Thanks. I went looking for some more data and found this, and it does support the statement that taxes became more progressive under Bush. And I'm still surprised!

http://www.taxpolicycenter.org/taxfacts/Content/PDF/effective_rate_historical_all.pdf

Bob Roddis said...

I'm just shocked to learn that Krugman and the liberal media have been misleading us for almost a decade on this tax issue.

Shocked.

M. Johnson said...

Are taxes zero sum? I don't think so. A rise in the rates will not necessarily yield more tax dollars.

William L. Anderson said...

Mr. Johnson, you are exactly right. What Krugman was saying was that if the government takes the extra money in higher taxes and then spends it, somehow the "multiplier" effect of government spending will bring more prosperity than private spending.

In grad school, we learned the Keynesian "balanced-budget multiplier" in which a dollar of taxes spent had a greater economic effects than a dollar spent by individuals not in government.

Another Anonymous said...

Professor Anderson: Chartalists do not say that scarcity has been repealed - they just observe that at times like now, where the government is slamming on the brakes by overtaxation, it is money, and hence jobs which are scarce, not resources. Murphy's linked article just repeats much of the incoherent and logically impossible, false mainstream mythology about how government finance works. He comes a lot closer when he calls government a giant counterfeiter.

The main economic effect of all the bond issuance BS governments engage in for no real reason is psychological warfare. The object is to hide the facts that governments in fact do not and logically cannot borrow money in their own currency, that governments create money in any amount at will by spending and destroy it at will by taxing, and that these are the only ways net money can be created or destroyed.

jason h said...

"Chartalists do not say that scarcity has been repealed"

Well not explicitly, that would be embarrassing for a so called economist. However when you redefine savings as the accumulation of freshly printed notes that the gov't doesn't 'destroy' through taxation, you are ignoring scarcity.

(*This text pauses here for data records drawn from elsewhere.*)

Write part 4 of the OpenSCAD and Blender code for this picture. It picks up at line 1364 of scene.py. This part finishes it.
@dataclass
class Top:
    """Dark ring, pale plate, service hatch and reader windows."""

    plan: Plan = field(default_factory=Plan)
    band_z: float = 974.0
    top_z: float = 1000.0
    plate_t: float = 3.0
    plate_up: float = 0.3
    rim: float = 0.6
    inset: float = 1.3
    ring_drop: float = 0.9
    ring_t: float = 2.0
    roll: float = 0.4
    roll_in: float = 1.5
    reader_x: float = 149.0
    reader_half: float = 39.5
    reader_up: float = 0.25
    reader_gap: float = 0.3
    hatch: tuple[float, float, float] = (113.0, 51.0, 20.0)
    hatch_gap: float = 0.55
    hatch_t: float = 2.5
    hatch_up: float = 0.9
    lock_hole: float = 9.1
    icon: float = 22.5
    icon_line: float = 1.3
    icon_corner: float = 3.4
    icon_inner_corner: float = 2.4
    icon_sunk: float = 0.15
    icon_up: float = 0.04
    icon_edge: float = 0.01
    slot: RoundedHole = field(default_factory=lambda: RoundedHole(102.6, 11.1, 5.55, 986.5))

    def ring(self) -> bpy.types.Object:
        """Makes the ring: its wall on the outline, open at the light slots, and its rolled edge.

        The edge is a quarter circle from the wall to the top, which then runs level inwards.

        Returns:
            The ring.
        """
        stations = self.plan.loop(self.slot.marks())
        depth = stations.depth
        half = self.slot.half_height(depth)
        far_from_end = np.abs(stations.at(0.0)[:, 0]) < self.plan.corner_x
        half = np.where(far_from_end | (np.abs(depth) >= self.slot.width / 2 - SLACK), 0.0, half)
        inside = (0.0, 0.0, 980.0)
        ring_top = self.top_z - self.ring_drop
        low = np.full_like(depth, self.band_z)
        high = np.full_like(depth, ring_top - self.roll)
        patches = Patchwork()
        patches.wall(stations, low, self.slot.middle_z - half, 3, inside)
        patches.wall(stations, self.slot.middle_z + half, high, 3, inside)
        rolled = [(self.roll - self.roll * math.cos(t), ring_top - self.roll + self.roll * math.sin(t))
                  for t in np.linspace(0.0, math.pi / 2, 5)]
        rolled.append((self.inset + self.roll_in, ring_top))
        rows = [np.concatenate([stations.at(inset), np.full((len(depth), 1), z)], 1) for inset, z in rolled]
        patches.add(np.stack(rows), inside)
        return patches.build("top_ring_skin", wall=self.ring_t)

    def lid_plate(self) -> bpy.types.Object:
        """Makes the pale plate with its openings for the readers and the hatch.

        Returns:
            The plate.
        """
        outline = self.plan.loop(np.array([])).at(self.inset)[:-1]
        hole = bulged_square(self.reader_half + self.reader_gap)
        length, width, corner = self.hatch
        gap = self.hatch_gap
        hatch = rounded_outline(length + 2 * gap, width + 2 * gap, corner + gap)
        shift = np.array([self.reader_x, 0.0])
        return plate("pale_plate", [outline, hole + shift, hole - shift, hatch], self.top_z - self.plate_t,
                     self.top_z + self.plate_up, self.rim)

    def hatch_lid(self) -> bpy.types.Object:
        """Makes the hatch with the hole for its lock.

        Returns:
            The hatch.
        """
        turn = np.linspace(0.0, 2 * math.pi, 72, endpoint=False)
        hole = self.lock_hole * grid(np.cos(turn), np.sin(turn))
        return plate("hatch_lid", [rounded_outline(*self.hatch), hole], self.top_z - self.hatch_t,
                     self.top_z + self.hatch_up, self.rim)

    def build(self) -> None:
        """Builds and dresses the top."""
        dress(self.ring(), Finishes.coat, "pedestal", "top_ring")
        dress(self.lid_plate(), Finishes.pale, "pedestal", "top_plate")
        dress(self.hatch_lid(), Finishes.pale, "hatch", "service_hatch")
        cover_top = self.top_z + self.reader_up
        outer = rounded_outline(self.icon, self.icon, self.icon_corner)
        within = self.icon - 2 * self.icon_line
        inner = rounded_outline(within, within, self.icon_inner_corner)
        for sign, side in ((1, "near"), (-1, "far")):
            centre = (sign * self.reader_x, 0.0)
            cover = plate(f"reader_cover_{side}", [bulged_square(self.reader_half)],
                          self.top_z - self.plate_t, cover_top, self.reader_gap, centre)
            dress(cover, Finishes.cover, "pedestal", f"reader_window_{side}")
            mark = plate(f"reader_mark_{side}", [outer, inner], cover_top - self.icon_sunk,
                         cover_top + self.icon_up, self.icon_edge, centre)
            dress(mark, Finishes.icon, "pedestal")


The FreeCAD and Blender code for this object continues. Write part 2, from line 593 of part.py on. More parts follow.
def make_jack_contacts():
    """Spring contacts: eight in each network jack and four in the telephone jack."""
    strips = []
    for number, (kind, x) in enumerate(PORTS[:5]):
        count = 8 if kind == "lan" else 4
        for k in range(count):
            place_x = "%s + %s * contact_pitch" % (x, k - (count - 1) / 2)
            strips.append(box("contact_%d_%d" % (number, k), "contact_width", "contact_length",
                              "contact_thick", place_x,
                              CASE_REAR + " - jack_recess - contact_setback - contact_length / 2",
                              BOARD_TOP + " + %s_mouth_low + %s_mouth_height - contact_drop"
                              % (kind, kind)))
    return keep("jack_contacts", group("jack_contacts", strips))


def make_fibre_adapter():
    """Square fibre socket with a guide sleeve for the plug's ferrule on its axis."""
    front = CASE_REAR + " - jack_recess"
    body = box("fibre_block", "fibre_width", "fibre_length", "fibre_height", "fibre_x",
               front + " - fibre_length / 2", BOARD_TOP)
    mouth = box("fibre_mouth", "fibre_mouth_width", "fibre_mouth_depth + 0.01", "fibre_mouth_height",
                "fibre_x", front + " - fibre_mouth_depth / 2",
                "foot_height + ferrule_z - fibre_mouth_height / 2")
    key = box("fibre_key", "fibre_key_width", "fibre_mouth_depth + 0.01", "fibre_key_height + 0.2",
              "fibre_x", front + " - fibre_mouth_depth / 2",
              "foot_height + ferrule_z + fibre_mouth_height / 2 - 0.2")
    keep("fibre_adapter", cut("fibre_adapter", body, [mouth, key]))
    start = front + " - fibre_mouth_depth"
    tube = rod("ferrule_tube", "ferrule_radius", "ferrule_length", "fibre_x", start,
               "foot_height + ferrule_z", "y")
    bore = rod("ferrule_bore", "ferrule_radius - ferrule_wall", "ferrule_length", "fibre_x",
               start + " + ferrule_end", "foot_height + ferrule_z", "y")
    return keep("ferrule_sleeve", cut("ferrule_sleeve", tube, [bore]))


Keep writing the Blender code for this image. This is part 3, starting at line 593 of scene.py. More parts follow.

You falsely equate the accumulation of notes with the storage of scarce resources.

Furthermore the MMTer's definition of private savings implies that the gov't somehow produces resources by issuing notes, which is at odds with the reality that the gov't consumes resources which then become unavailable to the private sector.

Another Anonymous said...

As far as I can see, MMT/Chartalists try to use standard, traditional definitions. Who doesn't mean financial savings by "savings"? If they're different from Austrians', well, that is the Austrians' problem.

I think people should focus on the scarcity of things that are actually, uhh, scarce. These days, that is these freshly printed notes. If you think they are worthless, please send me some. the gov't somehow produces resources by issuing notes in effect, that is what happens; print the money, use it to pay for the obvious beneficial, indeed necessary work - and you mobilize the resources, labor foremost, which are being squandered recklessly by current high tax, low spending, rely on the private sector policies. Anybody can quit their government job, thereby lowering government spending, and go to work for the private sector if they want, so labor, the most important resource, does not become unavailable to the private sector if we use these new notes to fund a new New Deal, which would be highly successful, just like the old one.